Perderse a sí mismo en un libro, esa vieja frase, no es una fantasía ociosa sino una realidad adictiva, ejemplar. Virginia Woolf dijo memorablemente en una carta: “A veces creo que el cielo debe ser una lectura continua, inacabada”. Sin duda la parte celestial es —de nueva cuenta, en palabras de Woolf— que “la condición de la lectura consiste en la eliminación total del ego”. Por desgracia, nunca nos despojamos del ego, así como tampoco podemos pasar por encima de nuestros propios pies. Pero ese arrebato incorpóreo, la lectura, semeja un estado de trance que basta para hacernos sentir sin ego.

Como la lectura, la lectura arrebatada, la escritura de ficción —el habitar en otros seres— también se experimenta como perderse a sí mismo.

Hoy todo mundo prefiere pensar que la escritura sólo es una forma de introspección. También llamada expresión personal. Si se supone que ya no somos capaces de sentimientos altruistas genuinos, se supone que no somos capaces de escribir acerca de nadie, salvo de nosotros mismos.

Pero no es cierto. William Trevor se refiere a la audacia de la imaginación no autobiográfica. ¿Por qué no escribir para escapar de ti mismo, tanto como podrías escribir para expresarte a ti mismo? Es mucho más interesante escribir acerca de otros.

No hace falta decir que doy partes de mí a todos mis personajes. Cuando, en In America, mis inmigrantes de Polonia llegan al sur de California —están justo a las afueras del poblado de Anaheim— en 1876, y se adentran al desierto y sucumben a una aterradora visión de vacío que los transforma, sin duda yo aproveché el recuerdo de mi propia infancia, caminatas por el desierto del sur de Arizona —en las afueras de lo que entonces era una ciudad pequeña, Tucson— en la década de los cuarenta. En el primer borrador de ese capítulo había saguaros en el desierto del sur de California. Para el tercer borrador yo había eliminado, con renuencia, los saguaros. (Por desgracia, no hay saguaros al oeste del río Colorado.)
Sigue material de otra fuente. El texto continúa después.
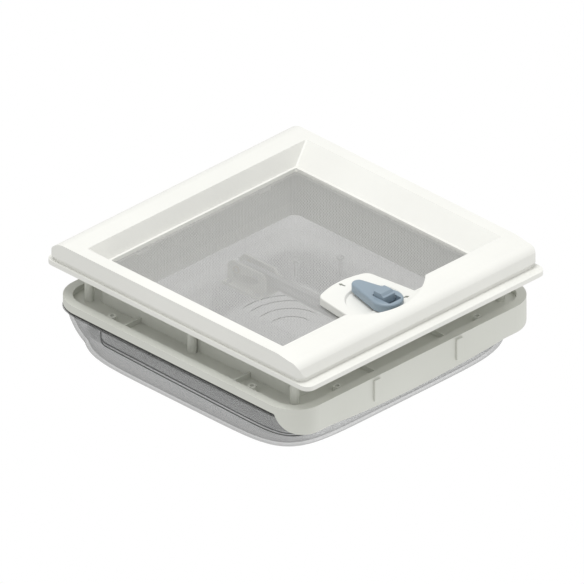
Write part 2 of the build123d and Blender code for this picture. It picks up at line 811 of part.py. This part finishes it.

Yo escribo acerca de alguien que no soy yo. Así, lo que escribo es más ingenioso de lo que yo soy. Porque lo puedo reescribir. Mis libros conocen lo que yo conocí alguna vez —de manera caprichosa, intermitente—. Y apuntar las mejores palabras en la página no parece en modo alguno más fácil, incluso después de tantos años de escribir. Por el contrario.

He aquí la gran diferencia entre la lectura y la escritura. Leer es una vocación, un oficio en el cual, con la práctica, uno está destinado a ser cada vez más experto. Como escritor, lo que uno acumula son ante todo incertidumbres y ansiedades.

Todos esos sentimientos de insuficiencia del escritor —este escritor, en cualquier caso— son afirmados por la convicción de que la literatura es importante. “Importante” es con seguridad una palabra demasiado pálida. Que hay libros “necesarios”, es decir, libros que, al leerlos, uno sabe que habrá de releer. Quizá más de una vez. ¿Existe mayor privilegio que gozar de una conciencia expandida, colmada, encauzada por la literatura?

Libro de sabiduría, ejemplo del sentido lúdico de la mente, dilatador de compasiones, registro fiel de un mundo real (no sólo de la conmoción dentro de una cabeza), auxiliar de la historia, defensor de emociones desafiantes y opuestas... una novela que se intuye necesaria puede ser, debería ser, tiene que ser la mayoría de estas cosas.

Si continuara la existencia de lectores que compartan esta elevada idea de la ficción, bueno: “No hay futuro para esa cuestión”, como respondió Duke Ellington cuando le preguntaron por qué iba a tocar en programas matutinos del Apollo. Más vale sencillamente continuar remando.